TASK DESCRIPTION:
Repeat exactly the lines from the start through the line with "that carries it.", both ends included.

SOURCE MATERIAL:
..............................

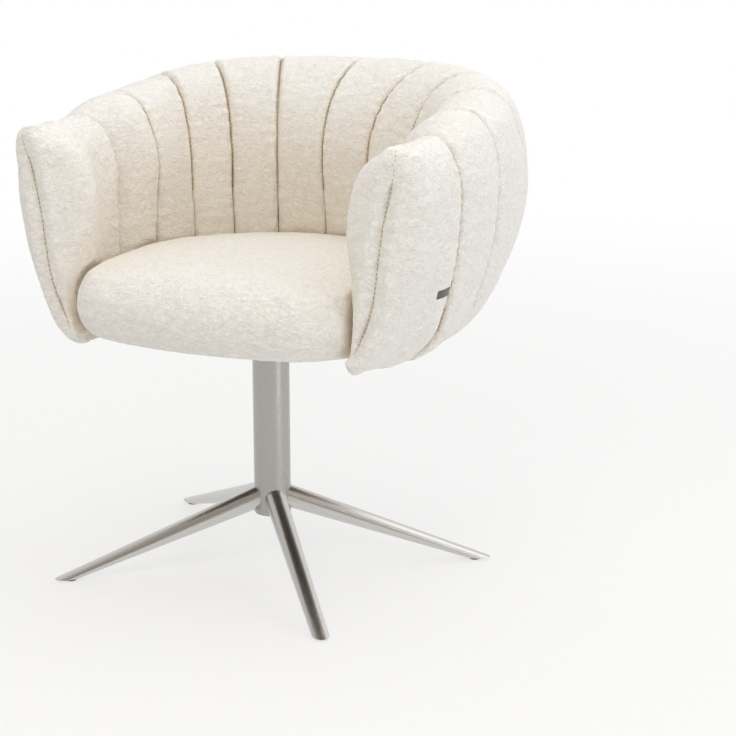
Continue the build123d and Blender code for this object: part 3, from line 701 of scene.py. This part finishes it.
def blank_plate(arm):
    """Small blank metal plate, bowed to the outer side of the +X arm that carries it.

    The grid's faces look outwards, so the plate's thickness goes into the cloth.
    """
    tree = ray_tree([arm])
    work = bmesh.new()
    bmesh.ops.create_grid(work, x_segments=plate_columns, y_segments=plate_rows, size=0.5)
    cells = [(round((vertex.co.y + 0.5) * plate_rows), round((vertex.co.x + 0.5) * plate_columns))
             for vertex in work.verts]
    reach = np.zeros((plate_rows + 1, plate_columns + 1))
    for vertex, cell in zip(work.verts, cells):
        along = plate_middle_y + plate_width * (cell[1] / plate_columns - 0.5)
        up = plate_middle_z + plate_height * (cell[0] / plate_rows - 0.5)
        reach[cell] = tree.ray_cast(Vector((1, along, up)), Vector((-1, 0, 0)))[0].x
        vertex.co = (0, along, up)
    places = np.arange(plate_columns + 1)
    bow = np.polyval(np.polyfit(places, reach.mean(axis=0), 2), places) + plate_lift
    lean = np.polyfit(np.arange(plate_rows + 1), reach.mean(axis=1), 1)[0]
    for vertex, (row, column) in zip(work.verts, cells):
        vertex.co.x = bow[column] + lean * (row - plate_rows / 2)
    piece = linked_from(work, "blank_plate")
    thick = piece.modifiers.new("Solidify", "SOLIDIFY")
    thick.thickness = plate_thickness
    bevel = piece.modifiers.new("Bevel", "BEVEL")
    bevel.width = plate_bevel
    bevel.segments = plate_bevel_steps
    apply_modifiers(piece)
    # Dark nickel-plated steel, satin: a small grey mirror that takes the light of whatever it faces
    rides_seat(piece, plain_finish("satin_nickel_plate", "#5C5B59", "#6C6B69", 1 * mm, 0.35, 1.0))


def add_light(name, place, target, size, power, colour, hidden):
    """A soft square lamp that faces a point, and isn't seen by the kinds of ray it is hidden from."""
    data = bpy.data.lights.new(name, "AREA")
    data.shape = "RECTANGLE"
    data.size, data.size_y = size
    data.energy = power
    data.color = rgb(colour)[:3]
    lamp = bpy.data.objects.new(name, data)
    lamp.location = place
    for kind in hidden:
        setattr(lamp, f"visible_{kind}", False)
    lamp.rotation_euler = (Vector(target) - Vector(place)).to_track_quat("-Z", "Y").to_euler()
    bpy.context.scene.collection.objects.link(lamp)


def floor_material():
    """White vinyl studio floor: dull, keeps the soft shadow, and fades into the white background."""
    material, tree, shader, place = new_material("white_vinyl_floor")
    speck = add(tree, "ShaderNodeTexNoise", inputs={"Vector": place, "Scale": per_metre(20 * mm), "Detail": 3.0})
    tint = colours(tree, speck.outputs["Fac"], [(0.3, "#F2F2F2"), (0.7, "#F5F5F5")])
    tree.links.new(tint, shader.inputs["Base Color"])
    shader.inputs["Roughness"].default_value = 0.6
    away = add(tree, "ShaderNodeVectorMath", {"operation": "LENGTH"}, {0: place})
    far = add(tree, "ShaderNodeMapRange", {"interpolation_type": "SMOOTHSTEP"}, {
        "Value": away.outputs["Value"], "From Min": 0.5, "From Max": 3.0, "To Min": 0.7, "To Max": 1.0})
    path = add(tree, "ShaderNodeLightPath")
    seen = add(tree, "ShaderNodeMath", {"operation": "MAXIMUM"},
               {0: path.outputs["Is Camera Ray"], 1: path.outputs["Is Glossy Ray"]})
    fade = add(tree, "ShaderNodeMath", {"operation": "MULTIPLY"},
               {0: far.outputs["Result"], 1: seen.outputs["Value"]})
    glow = add(tree, "ShaderNodeMapRange", inputs={
        "Value": far.outputs["Result"], "From Min": 0.7, "To Min": 0.94, "To Max": 1.0})
    white = add(tree, "ShaderNodeEmission", inputs={"Color": rgb("#FFFFFF"), "Strength": glow.outputs["Result"]})
    mix = add(tree, "ShaderNodeMixShader", inputs={
        "Fac": fade.outputs["Value"], 1: shader.outputs["BSDF"], 2: white.outputs["Emission"]})
    tree.links.new(mix.outputs["Shader"], tree.nodes["Material Output"].inputs["Surface"])
    return material


def make_floor():
    """The round studio floor."""
    work = bmesh.new()
    bmesh.ops.create_circle(work, cap_ends=True, radius=floor_radius, segments=floor_segments)
    floor = linked_from(work, "floor")
    floor.data.materials.append(floor_material())


def make_surroundings():
    """White surroundings: full white to the camera, dimmer and warmer light from the front than from behind."""
    world = bpy.data.worlds.new("studio")
    bpy.context.scene.world = world
    world.use_nodes = True
    tree = world.node_tree
    background = tree.nodes["Background"]
    place = add(tree, "ShaderNodeTexCoord").outputs["Generated"]
    parts = add(tree, "ShaderNodeSeparateXYZ", inputs={0: place})
    side = add(tree, "ShaderNodeMapRange", {"interpolation_type": "SMOOTHSTEP"}, {
        "Value": parts.outputs["Y"], "From Min": -0.95, "From Max": 0.6, "To Min": 0.36, "To Max": 0.9})
    path = add(tree, "ShaderNodeLightPath")
    fill = add(tree, "ShaderNodeMix", {"data_type": "FLOAT"}, {
        "Factor": path.outputs["Is Camera Ray"], "A": side.outputs["Result"], "B": 1.0})
    warm = add(tree, "ShaderNodeMapRange", {"data_type": "FLOAT"}, {
        "Value": parts.outputs["Y"], "From Min": -0.9, "From Max": 0.3})
    tone = add(tree, "ShaderNodeMix", {"data_type": "RGBA"}, {
        "Factor": warm.outputs["Result"], 6: rgb("#F6EBDA"), 7: rgb("#FFFFFF")})
    shown = add(tree, "ShaderNodeMix", {"data_type": "RGBA"}, {
        "Factor": path.outputs["Is Camera Ray"], 6: tone.outputs[2], 7: rgb("#FFFFFF")})
    tree.links.new(fill.outputs["Result"], background.inputs["Strength"])
    tree.links.new(shown.outputs[2], background.inputs["Color"])


def make_camera():
    """The photograph's camera, and the plain view of its colours."""
    data = bpy.data.cameras.new("camera")
    data.lens = camera_lens
    data.sensor_width = sensor_width
    camera = bpy.data.objects.new("camera", data)
    camera.location = camera_place
    camera.rotation_euler = (radians(camera_lean), 0, radians(camera_turn))
    bpy.context.scene.collection.objects.link(camera)
    bpy.context.scene.camera = camera
    bpy.context.scene.view_settings.view_transform = "Standard"


def dress(nodes, material):
    """Gives CAD nodes a finish."""
    for node in nodes:
        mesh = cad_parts[node].data
        mesh.materials.clear()
        mesh.materials.append(material)


make_floor()
make_surroundings()
for lamp in lamps:
    add_light(*lamp)
make_camera()

# The last colour is the painted warm shade of the padding's folds
cover = boucle("cream_wool_boucle", "#EAE8E3", "#FCFBFA", "#FFF7EA")
padding = make_padding(cover)
edge_wrap(cover)
seam_threads_and_shade(padding.values())
blank_plate(padding["arm_front_left"])

# Stainless tube, brushed along its length: soft upright streaks
dress(["column_tube", "column_cap"],
      brushed_steel("satin_stainless_steel", ("#A8A5A0", "#B1AEA9"), 0.25, 0.6 * mm, (1, 1, 0.03)))
# Blasted stainless steel: the same grey without streaks, and a softer shine
dress([f"leg_{name}" for name in foot_names],
      brushed_steel("bead_blasted_stainless_steel", ("#CDCBC8", "#D2D0CD"), 0.28, 0.7 * mm, (1, 1, 1)))
# Zinc plating: pale, faintly blue and a little mottled
dress(["spindle", "spindle_washer", "retaining_ring", "bolt_washers", "mounting_bolts", "tee_nuts", "wall_screws",
       "glide_screws"], plain_finish("zinc_plated_steel", "#9FA2A6", "#B9BCC0", 3 * mm, 0.35, 1.0))
# Ground and hardened steel: clean, almost a mirror
dress(["bearing_lower_race", "bearing_upper_race", "bearing_balls"],
      plain_finish("ground_bearing_steel", "#A8A9AB", "#BFC0C2", 2 * mm, 0.18, 1.0))
# Powder coat: black and even, with a fine pebble in its shine
dress(["mounting_plate"], plain_finish("black_powder_coated_steel", "#17181A", "#222326", 1.2 * mm, 0.5))
# Turned nylon: deep black with a soft shine
dress(["upper_bush", "lower_bush", "bearing_cage"], plain_finish("black_nylon", "#131314", "#1D1D1F", 2 * mm, 0.45))
# Moulded polyethylene: black and waxy, duller than the nylon
dress([f"glide_{name}" for name in foot_names],
      plain_finish("black_polyethylene", "#141414", "#202021", 1.5 * mm, 0.55))
# Birch plywood, sanded and bare: pale honey with its grain from front to back
dress(["seat_board", "bent_wall", "corner_blocks"],
      plain_finish("birch_plywood", "#C8A373", "#DDBE92", 4 * mm, 0.6, stretch=(1, 0.08, 1)))
# Bonded fibre cloth: flat black with no shine
dress(["dust_cover"], plain_finish("black_nonwoven_cloth", "#0F0F10", "#1A1A1B", 1.0 * mm, 0.9))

..............................

RESULT:
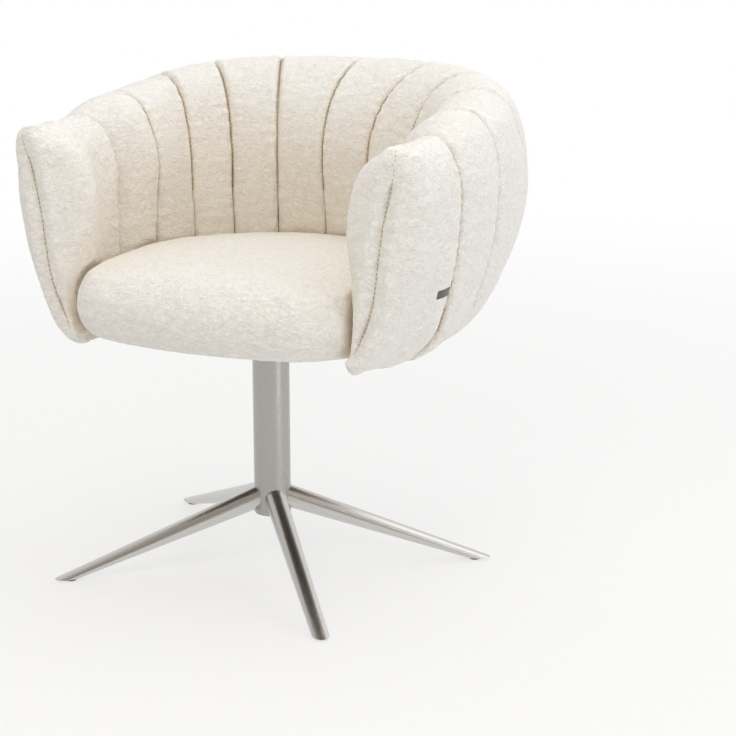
Continue the build123d and Blender code for this object: part 3, from line 701 of scene.py. This part finishes it.
def blank_plate(arm):
    """Small blank metal plate, bowed to the outer side of the +X arm that carries it.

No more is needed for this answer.